Start Data segment

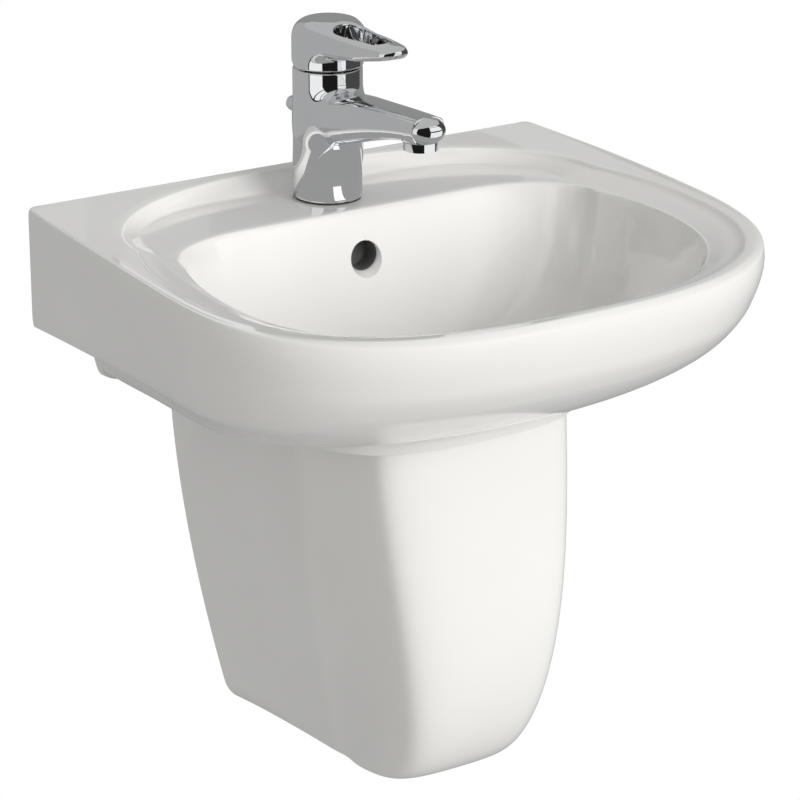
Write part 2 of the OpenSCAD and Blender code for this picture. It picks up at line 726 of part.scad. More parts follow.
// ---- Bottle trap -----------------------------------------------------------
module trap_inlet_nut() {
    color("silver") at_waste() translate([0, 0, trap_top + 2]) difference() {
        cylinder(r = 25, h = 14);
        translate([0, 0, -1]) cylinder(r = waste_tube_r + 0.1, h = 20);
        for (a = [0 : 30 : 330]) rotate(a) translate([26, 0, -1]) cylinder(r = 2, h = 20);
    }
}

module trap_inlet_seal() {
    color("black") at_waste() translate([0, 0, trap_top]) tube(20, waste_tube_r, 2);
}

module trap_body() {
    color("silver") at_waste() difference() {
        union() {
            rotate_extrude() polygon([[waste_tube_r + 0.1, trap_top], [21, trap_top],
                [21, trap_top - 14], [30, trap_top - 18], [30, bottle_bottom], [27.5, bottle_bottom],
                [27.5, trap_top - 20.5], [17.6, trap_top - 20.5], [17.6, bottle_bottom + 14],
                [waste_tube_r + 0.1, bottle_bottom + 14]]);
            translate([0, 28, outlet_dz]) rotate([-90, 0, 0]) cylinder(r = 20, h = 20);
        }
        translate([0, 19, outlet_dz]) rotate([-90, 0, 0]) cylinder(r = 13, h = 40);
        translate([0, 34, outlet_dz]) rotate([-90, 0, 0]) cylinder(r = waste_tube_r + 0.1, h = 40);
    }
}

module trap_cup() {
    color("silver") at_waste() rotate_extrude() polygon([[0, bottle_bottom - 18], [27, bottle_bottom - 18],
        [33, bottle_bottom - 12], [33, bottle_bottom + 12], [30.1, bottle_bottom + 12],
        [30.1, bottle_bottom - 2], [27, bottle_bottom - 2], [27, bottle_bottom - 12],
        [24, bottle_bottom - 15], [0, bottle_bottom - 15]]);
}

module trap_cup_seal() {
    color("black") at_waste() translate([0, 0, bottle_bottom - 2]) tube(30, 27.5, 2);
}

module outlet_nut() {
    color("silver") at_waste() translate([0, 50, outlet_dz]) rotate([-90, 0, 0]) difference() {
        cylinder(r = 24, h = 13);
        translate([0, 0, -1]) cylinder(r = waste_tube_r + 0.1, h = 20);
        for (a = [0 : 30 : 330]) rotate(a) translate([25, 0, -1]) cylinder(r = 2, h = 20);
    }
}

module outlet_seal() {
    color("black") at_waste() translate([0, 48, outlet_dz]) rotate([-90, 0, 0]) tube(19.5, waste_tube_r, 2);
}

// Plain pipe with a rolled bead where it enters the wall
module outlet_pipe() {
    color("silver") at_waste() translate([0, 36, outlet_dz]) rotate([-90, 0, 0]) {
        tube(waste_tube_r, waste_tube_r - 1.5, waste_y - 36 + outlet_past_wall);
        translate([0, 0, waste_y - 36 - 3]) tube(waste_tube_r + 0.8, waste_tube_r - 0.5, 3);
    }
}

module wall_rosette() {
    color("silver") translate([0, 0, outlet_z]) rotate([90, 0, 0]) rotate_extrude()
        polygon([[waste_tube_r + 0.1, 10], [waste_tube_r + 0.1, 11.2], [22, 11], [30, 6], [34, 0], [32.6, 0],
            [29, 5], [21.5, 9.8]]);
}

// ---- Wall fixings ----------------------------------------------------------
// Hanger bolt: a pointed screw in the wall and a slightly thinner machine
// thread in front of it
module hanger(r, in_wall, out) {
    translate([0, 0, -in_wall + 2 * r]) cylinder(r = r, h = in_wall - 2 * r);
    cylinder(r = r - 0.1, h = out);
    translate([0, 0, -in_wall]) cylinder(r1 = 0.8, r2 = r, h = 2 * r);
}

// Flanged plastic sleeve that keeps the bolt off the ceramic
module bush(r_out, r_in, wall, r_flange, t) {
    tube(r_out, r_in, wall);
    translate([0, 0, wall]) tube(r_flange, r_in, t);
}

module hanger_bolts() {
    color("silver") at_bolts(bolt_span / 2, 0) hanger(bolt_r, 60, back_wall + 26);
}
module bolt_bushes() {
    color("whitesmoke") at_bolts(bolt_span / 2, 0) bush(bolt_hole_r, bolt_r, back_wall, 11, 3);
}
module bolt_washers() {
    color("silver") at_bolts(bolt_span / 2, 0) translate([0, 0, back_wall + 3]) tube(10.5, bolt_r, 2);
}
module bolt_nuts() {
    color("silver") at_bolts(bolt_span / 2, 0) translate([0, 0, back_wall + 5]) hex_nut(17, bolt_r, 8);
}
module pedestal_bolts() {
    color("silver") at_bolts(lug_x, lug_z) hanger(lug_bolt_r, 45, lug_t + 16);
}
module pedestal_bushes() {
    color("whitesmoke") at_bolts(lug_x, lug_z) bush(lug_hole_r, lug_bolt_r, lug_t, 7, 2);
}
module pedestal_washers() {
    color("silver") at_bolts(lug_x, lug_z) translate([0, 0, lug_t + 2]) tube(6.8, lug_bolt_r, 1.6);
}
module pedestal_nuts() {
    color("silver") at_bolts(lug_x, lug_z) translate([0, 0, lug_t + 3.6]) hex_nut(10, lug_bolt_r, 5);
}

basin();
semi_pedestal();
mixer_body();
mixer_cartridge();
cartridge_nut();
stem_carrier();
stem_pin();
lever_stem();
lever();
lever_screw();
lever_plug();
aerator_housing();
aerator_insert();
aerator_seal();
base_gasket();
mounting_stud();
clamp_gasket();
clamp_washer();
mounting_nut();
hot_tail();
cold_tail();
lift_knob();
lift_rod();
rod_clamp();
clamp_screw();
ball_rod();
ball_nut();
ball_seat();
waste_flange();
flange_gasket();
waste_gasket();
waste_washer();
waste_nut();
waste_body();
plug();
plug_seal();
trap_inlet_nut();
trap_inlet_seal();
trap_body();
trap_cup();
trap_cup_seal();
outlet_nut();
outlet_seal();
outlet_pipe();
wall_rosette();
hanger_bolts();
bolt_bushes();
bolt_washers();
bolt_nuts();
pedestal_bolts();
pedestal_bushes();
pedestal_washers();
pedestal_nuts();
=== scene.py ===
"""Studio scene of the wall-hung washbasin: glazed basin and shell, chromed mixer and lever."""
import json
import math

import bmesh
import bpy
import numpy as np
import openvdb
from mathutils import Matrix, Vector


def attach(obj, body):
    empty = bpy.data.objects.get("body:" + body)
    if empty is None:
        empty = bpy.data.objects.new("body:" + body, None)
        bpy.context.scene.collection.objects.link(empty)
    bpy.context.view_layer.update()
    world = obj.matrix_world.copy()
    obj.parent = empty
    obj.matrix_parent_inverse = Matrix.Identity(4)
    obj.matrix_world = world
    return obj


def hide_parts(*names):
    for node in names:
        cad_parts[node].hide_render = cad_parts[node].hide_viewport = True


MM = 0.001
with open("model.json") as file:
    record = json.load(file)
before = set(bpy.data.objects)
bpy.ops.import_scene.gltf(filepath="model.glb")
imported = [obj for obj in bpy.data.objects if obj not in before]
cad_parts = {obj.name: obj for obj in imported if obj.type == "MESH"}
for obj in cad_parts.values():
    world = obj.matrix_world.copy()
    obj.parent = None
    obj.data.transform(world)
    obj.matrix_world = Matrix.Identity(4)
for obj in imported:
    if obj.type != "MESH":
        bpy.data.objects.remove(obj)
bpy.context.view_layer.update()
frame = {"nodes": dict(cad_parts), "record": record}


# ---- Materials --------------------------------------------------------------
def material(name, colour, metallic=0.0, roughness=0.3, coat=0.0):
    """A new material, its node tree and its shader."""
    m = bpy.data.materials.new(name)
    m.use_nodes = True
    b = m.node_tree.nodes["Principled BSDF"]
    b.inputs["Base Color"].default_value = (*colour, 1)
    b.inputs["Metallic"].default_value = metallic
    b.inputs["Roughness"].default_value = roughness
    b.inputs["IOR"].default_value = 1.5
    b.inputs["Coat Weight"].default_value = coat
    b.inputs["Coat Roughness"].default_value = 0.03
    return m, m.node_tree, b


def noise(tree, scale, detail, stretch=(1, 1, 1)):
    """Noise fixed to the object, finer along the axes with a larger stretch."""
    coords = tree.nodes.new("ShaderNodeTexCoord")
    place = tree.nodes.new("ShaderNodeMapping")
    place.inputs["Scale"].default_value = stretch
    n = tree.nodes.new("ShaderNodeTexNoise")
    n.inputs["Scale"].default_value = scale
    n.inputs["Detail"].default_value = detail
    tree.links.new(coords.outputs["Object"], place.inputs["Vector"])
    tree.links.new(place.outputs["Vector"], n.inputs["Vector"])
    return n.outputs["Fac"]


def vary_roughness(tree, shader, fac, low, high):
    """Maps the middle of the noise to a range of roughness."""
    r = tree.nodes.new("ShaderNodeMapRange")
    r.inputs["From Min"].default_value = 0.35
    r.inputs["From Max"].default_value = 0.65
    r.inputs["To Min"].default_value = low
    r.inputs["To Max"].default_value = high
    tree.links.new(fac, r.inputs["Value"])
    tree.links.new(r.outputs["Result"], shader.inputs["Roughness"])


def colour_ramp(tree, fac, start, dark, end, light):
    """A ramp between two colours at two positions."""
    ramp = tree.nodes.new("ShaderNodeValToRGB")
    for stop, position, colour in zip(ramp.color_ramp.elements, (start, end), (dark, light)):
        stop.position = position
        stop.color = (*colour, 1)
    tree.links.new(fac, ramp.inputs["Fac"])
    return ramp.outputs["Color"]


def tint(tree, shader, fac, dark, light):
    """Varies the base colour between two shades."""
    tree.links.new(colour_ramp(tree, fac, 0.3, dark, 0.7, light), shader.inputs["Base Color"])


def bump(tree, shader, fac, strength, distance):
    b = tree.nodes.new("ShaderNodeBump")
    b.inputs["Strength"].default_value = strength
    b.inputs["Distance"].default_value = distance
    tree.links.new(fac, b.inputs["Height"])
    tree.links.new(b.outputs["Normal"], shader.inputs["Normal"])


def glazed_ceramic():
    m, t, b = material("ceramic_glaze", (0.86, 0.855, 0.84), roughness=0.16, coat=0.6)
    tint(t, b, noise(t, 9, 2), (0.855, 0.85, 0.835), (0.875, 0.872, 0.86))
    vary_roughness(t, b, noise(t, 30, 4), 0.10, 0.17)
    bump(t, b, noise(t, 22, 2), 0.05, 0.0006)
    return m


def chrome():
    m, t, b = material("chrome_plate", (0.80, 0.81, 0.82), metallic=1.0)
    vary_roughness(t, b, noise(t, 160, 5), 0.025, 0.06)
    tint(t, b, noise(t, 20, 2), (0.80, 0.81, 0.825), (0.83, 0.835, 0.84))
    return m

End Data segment

**Do this:**
Extract exactly the run of lines beginning at the line with "cad_parts[node].hide_render = cad_parts[node].hide_viewport" and ending at the line with "return m, m.node_tree, b", including both ends and nothing beyond them.

**Task output:**
        cad_parts[node].hide_render = cad_parts[node].hide_viewport = True


MM = 0.001
with open("model.json") as file:
    record = json.load(file)
before = set(bpy.data.objects)
bpy.ops.import_scene.gltf(filepath="model.glb")
imported = [obj for obj in bpy.data.objects if obj not in before]
cad_parts = {obj.name: obj for obj in imported if obj.type == "MESH"}
for obj in cad_parts.values():
    world = obj.matrix_world.copy()
    obj.parent = None
    obj.data.transform(world)
    obj.matrix_world = Matrix.Identity(4)
for obj in imported:
    if obj.type != "MESH":
        bpy.data.objects.remove(obj)
bpy.context.view_layer.update()
frame = {"nodes": dict(cad_parts), "record": record}


# ---- Materials --------------------------------------------------------------
def material(name, colour, metallic=0.0, roughness=0.3, coat=0.0):
    """A new material, its node tree and its shader."""
    m = bpy.data.materials.new(name)
    m.use_nodes = True
    b = m.node_tree.nodes["Principled BSDF"]
    b.inputs["Base Color"].default_value = (*colour, 1)
    b.inputs["Metallic"].default_value = metallic
    b.inputs["Roughness"].default_value = roughness
    b.inputs["IOR"].default_value = 1.5
    b.inputs["Coat Weight"].default_value = coat
    b.inputs["Coat Roughness"].default_value = 0.03
    return m, m.node_tree, b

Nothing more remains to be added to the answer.